» **STATED TASK**:
Restate word for word the lines of the records below, starting at the line that contains "The Blender code" and ending at the line that contains "return rows", with both of those lines included and nothing else.
┌─ RECORDS
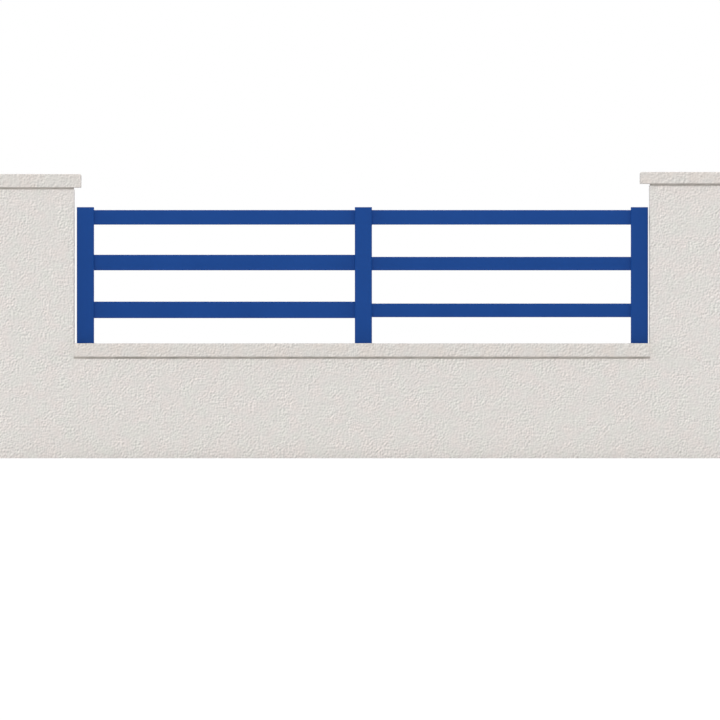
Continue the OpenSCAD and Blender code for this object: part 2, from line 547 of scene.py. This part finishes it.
def open_ends(bm: bmesh.types.BMesh, axis: Axis) -> None:
    """Deletes the faces at both ends of a mesh along an axis.

    Args:
        bm: The mesh.
        axis: The axis.
    """
    bm.normal_update()
    ends = [face for face in bm.faces if abs(face.normal[axis.value]) > FACING]
    bmesh.ops.delete(bm, geom=ends, context="FACES")


def close_ends(bm: bmesh.types.BMesh) -> None:
    """Closes the open ends of a mesh with one face each.

    Args:
        bm: The mesh.
    """
    rims = [edge for edge in bm.edges if edge.is_boundary]
    bmesh.ops.holes_fill(bm, edges=rims, sides=0)
    bmesh.ops.recalc_face_normals(bm, faces=bm.faces)


def underside(bm: bmesh.types.BMesh) -> list[bmesh.types.BMFace]:
    """Gives the faces that look down."""
    bm.normal_update()
    return [face for face in bm.faces if face.normal.z < -FACING]


def grow_rim(
    bm: bmesh.types.BMesh, rim: list[bmesh.types.BMEdge]
) -> tuple[list[bmesh.types.BMEdge], set[bmesh.types.BMVert]]:
    """Extrudes a ring of faces from a rim.

    Args:
        bm: The mesh.
        rim: Edges of the rim.

    Returns:
        Edges and vertices of the new rim, which still lie on the old one.
    """
    grown = bmesh.ops.extrude_edge_only(bm, edges=rim)["geom"]
    edges = [item for item in grown if isinstance(item, bmesh.types.BMEdge)]
    return edges, {vert for edge in edges for vert in edge.verts}


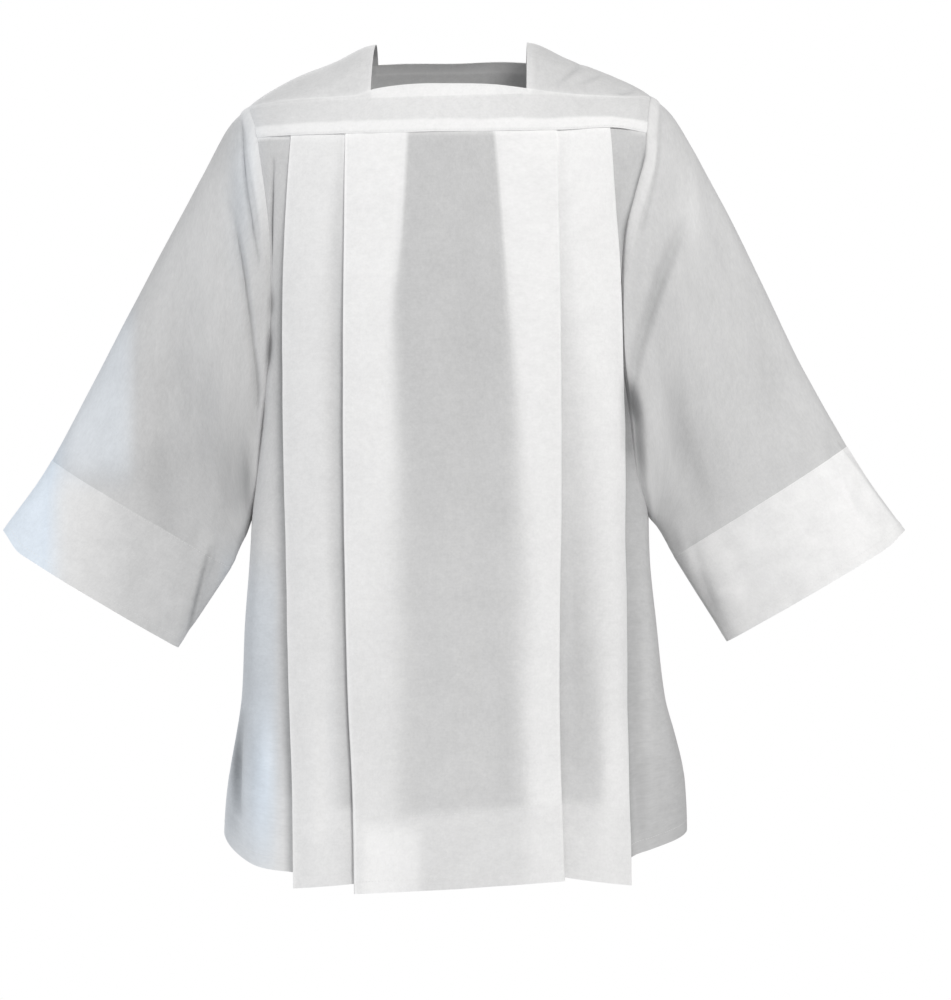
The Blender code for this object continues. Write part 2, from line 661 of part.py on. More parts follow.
def half_row(side, face, height, edge_turn, behind, edge_depth, level):
    """One side of a panel's row: plan points, and each one's hem height."""
    hem = (FRONT_HEM if face == FRONT else BACK_HEM)[side]
    places = pleat_stations(side, face, height)
    opened = HEM_OPENING * ease((-0.15 - height) / 0.75)
    layers = pleat_layers(opened)
    points, hems = [], []

    def add(turn, depth, fall):
        reach = level(turn)
        base = shell_point(turn, reach, side, face)
        inward = shell_normal(turn, reach, side, face)
        points.append(np.array([*(base + inward * depth), reach]))
        hems.append(fall)

    outer_turn = turn_at(places["outer"], height, side)
    outer_depth = layers[0][1] + behind
    for step in range(SIDE_COLUMNS):
        part = step / SIDE_COLUMNS
        turn = edge_turn + (outer_turn - edge_turn) * part
        depth = edge_depth + (outer_depth - edge_depth) * ease(part * 1.15)
        drop = CORNER_SHARE * ease((part - 0.25) * 2) + (1 - CORNER_SHARE) * part
        add(turn, depth, hem["side"] + (hem["under"] - hem["side"]) * drop)
    for place, depth, (at_outer, at_tuck) in layers:
        part = ACROSS_PLEAT.get(place, 1.0)
        fall = hem[at_outer] + (hem[at_tuck] - hem[at_outer]) * part
        add(turn_at(places[place], height, side), depth + behind, fall)
    return points, hems


def panel_levels(face):
    """Rows of a panel: height, step of the armhole seam and depth behind the yoke."""
    rows = [(None, None, LAP_DEPTH)]
    first = STRAP_STEPS + YOKE_STEPS + 1
    for step, height in enumerate(ARMHOLE_LEVELS):
        behind = LAP_DEPTH * (1 - ease((-0.100 - height) / 0.09))
        rows.append((height, first + step, behind))
    rows += [(height, None, 0.0) for height in HEM_ROWS]
    return rows


def panel_row(face, height, step, behind):
    """A whole row from the left edge to the right edge."""
    halves = {}
    for side in (LEFT, RIGHT):
        if height is None:
            def level(turn, side=side):
                out = half_width(CHEST_HEIGHT, side) * math.sin(turn * math.pi / 2) ** (2 / 2.4)
                return yoke_bottom(side * out, face) + YOKE_LAP
            nominal = yoke_bottom(side * 0.2, face) + YOKE_LAP
            reach = read(ARMHOLE, SIDE_NAME[side], nominal) - TOP_EDGE_REACH
            turn, edge_depth = turn_at(reach, nominal, side), TOP_EDGE_DEPTH
        else:
            def level(turn, height=height):
                return height
            nominal, edge_depth = height, 0.0
            reach = read(ARMHOLE, SIDE_NAME[side], height)
            low = step is None or step == EDGE_STEPS
            turn = 1.0 if low else turn_at(reach, height, side)
        halves[side] = half_row(side, face, nominal, turn, behind, edge_depth, level)
    centre_points, centre_hems = [], []
    left_end, right_end = halves[LEFT][0][-1], halves[RIGHT][0][-1]
    for part in (0.25, 0.5, 0.75):
        across = left_end[0] + (right_end[0] - left_end[0]) * part
        side = LEFT if across < 0 else RIGHT
        if height is None:
            reach = yoke_bottom(across, face) + YOKE_LAP
        else:
            reach = height
        turn = turn_at(across, reach, side)
        base = shell_point(turn, reach, side, face)
        inward = shell_normal(turn, reach, side, face)
        centre_points.append(np.array([*(base + inward * behind), reach]))
        hem = FRONT_HEM if face == FRONT else BACK_HEM
        between = hem[LEFT]["inner"] + (hem[RIGHT]["inner"] - hem[LEFT]["inner"]) * part
        centre_hems.append(between * 0.4 + MIDDLE_HEM[face] * 0.6)
    points = halves[LEFT][0] + centre_points + halves[RIGHT][0][::-1]
    hems = halves[LEFT][1] + centre_hems + halves[RIGHT][1][::-1]
    return np.array(points), np.array(hems)


def mitred(row, distance):
    """Move a level row sideways by a distance, with mitred corners."""
    plan = row[:, :2]
    along = unit(np.diff(plan, axis=0))
    left = np.stack([-along[:, 1], along[:, 0]], axis=1)
    before = np.concatenate([left[:1], left])
    after = np.concatenate([left, left[-1:]])
    both = before + after
    scale = np.sum(both * both, axis=1, keepdims=True) / 2
    shift = both / np.maximum(scale, 0.35)
    moved = row.copy()
    moved[:, :2] += shift * distance
    return moved


def make_panel(face):
    outer, inner = [], []
    for height, step, behind in panel_levels(face):
        row, hems = panel_row(face, height, step, behind)
        if height is not None and height < HEM_START:
            part = (HEM_START - height) / (HEM_START - HEM_ROWS[-1])
            row[:, 2] = HEM_START + (hems - HEM_START) * part
        cloth = HEM_CLOTH if height is not None and height < HEM_TOP else CLOTH
        near, far = mitred(row, cloth / 2 * face), mitred(row, -cloth / 2 * face)
        for side, end, next_in in ((LEFT, 0, 1), (RIGHT, -1, -2)):
            if height is not None:
                at_seam = step is not None
                away = SEAMS[side].body[face][step] if at_seam else np.array([side, 0.0, 0.0])
                near[end] = row[end] + away * cloth / 2
                far[end] = row[end] - away * cloth / 2
            toward = unit(row[next_in] - row[end]) * SEAM_GAP / 2
            near[end] += toward
            far[end] += toward
        outer.append(near)
        inner.append(far)
    name = FACE_NAME[face] + "_panel"
    solid(name, np.array(outer), np.array(inner), False, white_cloth(name + "_cloth", 0.82))


for body_side in (LEFT, RIGHT):
    make_sleeve(body_side)
    make_strap(body_side)
for body_face in (FRONT, BACK):
    make_yoke(body_face)
    make_panel(body_face)
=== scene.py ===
import math

import bpy
import numpy as np
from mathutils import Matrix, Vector


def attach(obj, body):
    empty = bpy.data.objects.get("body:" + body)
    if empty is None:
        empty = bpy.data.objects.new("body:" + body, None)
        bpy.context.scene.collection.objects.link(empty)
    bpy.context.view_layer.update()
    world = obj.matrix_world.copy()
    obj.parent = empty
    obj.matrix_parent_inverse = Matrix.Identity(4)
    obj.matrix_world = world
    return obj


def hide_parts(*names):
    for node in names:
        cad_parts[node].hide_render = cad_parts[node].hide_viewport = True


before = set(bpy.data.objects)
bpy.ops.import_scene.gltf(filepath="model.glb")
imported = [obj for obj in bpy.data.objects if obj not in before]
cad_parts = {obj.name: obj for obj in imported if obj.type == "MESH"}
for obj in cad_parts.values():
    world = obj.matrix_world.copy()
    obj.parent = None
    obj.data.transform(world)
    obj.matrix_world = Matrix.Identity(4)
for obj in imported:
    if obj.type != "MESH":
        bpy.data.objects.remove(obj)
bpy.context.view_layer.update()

# ------------------------------------------------------------------ the panels
# Front and back are each one width of white broadcloth from side seam to side
# seam, pressed into two knife pleats on each side of a plain middle, seamed at
# the sides below the armholes and turned up inside in a deep hem.
FRONT, BACK = -1, 1
LEFT, RIGHT = -1, 1
SIDE_NAME = {LEFT: "left", RIGHT: "right"}
FACE_NAME = {FRONT: "front", BACK: "back"}
CLOTH = 0.0005            # one layer of broadcloth, with its nap
CHEST_HEIGHT = -0.140     # above it the cloth rounds over the shoulders
UNDERARM = -0.517
SEAM_CLEARANCE = 0.00012  # between two pieces where they are sewn
ALLOWANCE = 0.007         # cloth turned in at a seam
PANEL_TOP = -0.0970       # the pleats' tops, caught behind the yoke
BEHIND_YOKE = 0.0009      # how far they lie behind its middle


def table(columns, text, last="0"):
    """Named columns from rows of thousandths, so lengths are in millimetres. A row
    that is one number short ends with the last one given here."""
    names = columns.split()
    rows = [(line.split() + [last])[:len(names)] for line in text.strip().splitlines()]
    return dict(zip(names, np.array([[float(word + "e-3") for word in row] for row in rows]).T))


def folds(text):
    """Soft folds, each a curve through three places seen from the front: how far it
    stands out, or in where negative, its width, and how much steeper one flank is."""
    return table("x0 z0 x1 z1 x2 z2 rise width skew", text)


def patches(text):
    """Patches where the cloth's tone changes: a power of 2 is a soft one, and a
    higher one has firmer edges."""
    return table("x z wide high change power", text, last="2000")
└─
» **EXPECTED ANSWER**:
The Blender code for this object continues. Write part 2, from line 661 of part.py on. More parts follow.
def half_row(side, face, height, edge_turn, behind, edge_depth, level):
    """One side of a panel's row: plan points, and each one's hem height."""
    hem = (FRONT_HEM if face == FRONT else BACK_HEM)[side]
    places = pleat_stations(side, face, height)
    opened = HEM_OPENING * ease((-0.15 - height) / 0.75)
    layers = pleat_layers(opened)
    points, hems = [], []

    def add(turn, depth, fall):
        reach = level(turn)
        base = shell_point(turn, reach, side, face)
        inward = shell_normal(turn, reach, side, face)
        points.append(np.array([*(base + inward * depth), reach]))
        hems.append(fall)

    outer_turn = turn_at(places["outer"], height, side)
    outer_depth = layers[0][1] + behind
    for step in range(SIDE_COLUMNS):
        part = step / SIDE_COLUMNS
        turn = edge_turn + (outer_turn - edge_turn) * part
        depth = edge_depth + (outer_depth - edge_depth) * ease(part * 1.15)
        drop = CORNER_SHARE * ease((part - 0.25) * 2) + (1 - CORNER_SHARE) * part
        add(turn, depth, hem["side"] + (hem["under"] - hem["side"]) * drop)
    for place, depth, (at_outer, at_tuck) in layers:
        part = ACROSS_PLEAT.get(place, 1.0)
        fall = hem[at_outer] + (hem[at_tuck] - hem[at_outer]) * part
        add(turn_at(places[place], height, side), depth + behind, fall)
    return points, hems


def panel_levels(face):
    """Rows of a panel: height, step of the armhole seam and depth behind the yoke."""
    rows = [(None, None, LAP_DEPTH)]
    first = STRAP_STEPS + YOKE_STEPS + 1
    for step, height in enumerate(ARMHOLE_LEVELS):
        behind = LAP_DEPTH * (1 - ease((-0.100 - height) / 0.09))
        rows.append((height, first + step, behind))
    rows += [(height, None, 0.0) for height in HEM_ROWS]
    return rows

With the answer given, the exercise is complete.